The skill helps you build cost visibility that serves decision-making. How to structure cost tracking to reveal the actual profitability of each product, service, customer, and channel. How to allocate shared costs in ways that reflect actual consumption rather than arbitrary percentages. How to identify the cost centers that are generating returns and the ones that are absorbing resources without producing proportionate value.
Fixed vs Variable Cost Structure
A business with a high fixed cost base is a business that is highly leveraged to volume. When volume is high, fixed costs are spread across many units and margins are strong. When volume falls, fixed costs remain and margins compress or disappear entirely. Understanding your fixed and variable cost structure is understanding how your business behaves under different revenue scenarios.
The skill helps you map your cost structure across the fixed-variable spectrum and understand its implications. The break-even analysis that tells you exactly what revenue level is required to cover all costs. The contribution margin analysis that reveals which products and services are actually contributing to fixed cost coverage and which are not. The scenario modeling that shows what happens to profitability under different revenue assumptions.
For businesses considering growth investments — new hires, new equipment, expanded facilities — it helps you understand how the proposed investment changes your fixed cost base and what the revenue requirement is to justify it.
Cost Reduction Without Business Damage
Cost reduction done poorly reduces costs and revenues simultaneously. The marketing budget cut that eliminates the spending producing the highest-return customers. The headcount reduction that removes the institutional knowledge that made the product work. The vendor negotiation that saves money on a component and creates quality problems that cost more to fix than the savings achieved.
Cost reduction done well distinguishes between costs that produce returns and costs that do not — and eliminates or reduces the latter while protecting the former.
The skill guides cost reduction decisions with this distinction as the organizing principle. For each significant cost, it asks what this spending produces, whether that output could be produced at lower cost without quality degradation, and what the risk of reducing or eliminating it is. It helps you sequence cost reduction to achieve the target without triggering the secondary effects that undermine the savings.
Pricing From Cost Clarity
A business that does not know its costs precisely cannot price with confidence. It can price based on what the market seems to bear, or based on what competitors charge, or based on a markup over materials that ignores labor and overhead. None of these approaches reliably produces prices that cover all costs and provide an adequate return.

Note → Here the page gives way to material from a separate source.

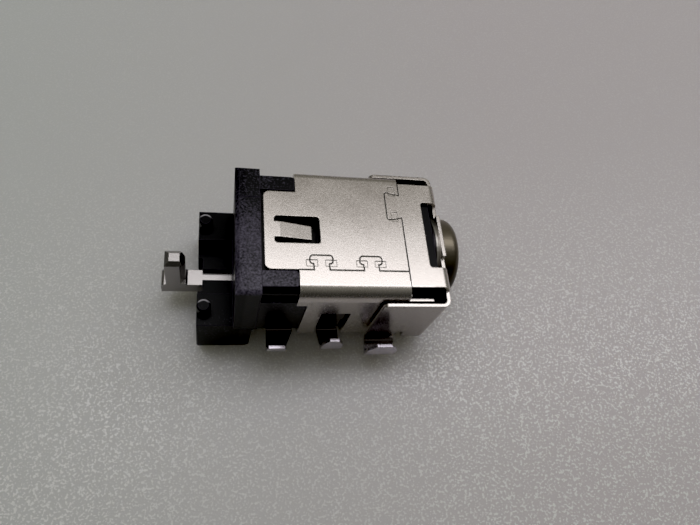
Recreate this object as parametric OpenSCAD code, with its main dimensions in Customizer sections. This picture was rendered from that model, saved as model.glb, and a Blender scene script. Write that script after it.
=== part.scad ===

Pricing from cost clarity starts with fully-loaded cost — the cost to deliver a product or service that includes not just direct materials and labor but the proportional share of overhead, management, sales, and support that the product or service requires. From that foundation, it layers in the margin required to produce the return the business needs. The resulting price is defensible, because it is grounded in what the product actually costs to deliver and what the business needs to earn.
The skill helps you build this foundation for every product and service you offer, and helps you use it to make pricing decisions — increases, decreases, discounts, package structures — with full understanding of the margin implications.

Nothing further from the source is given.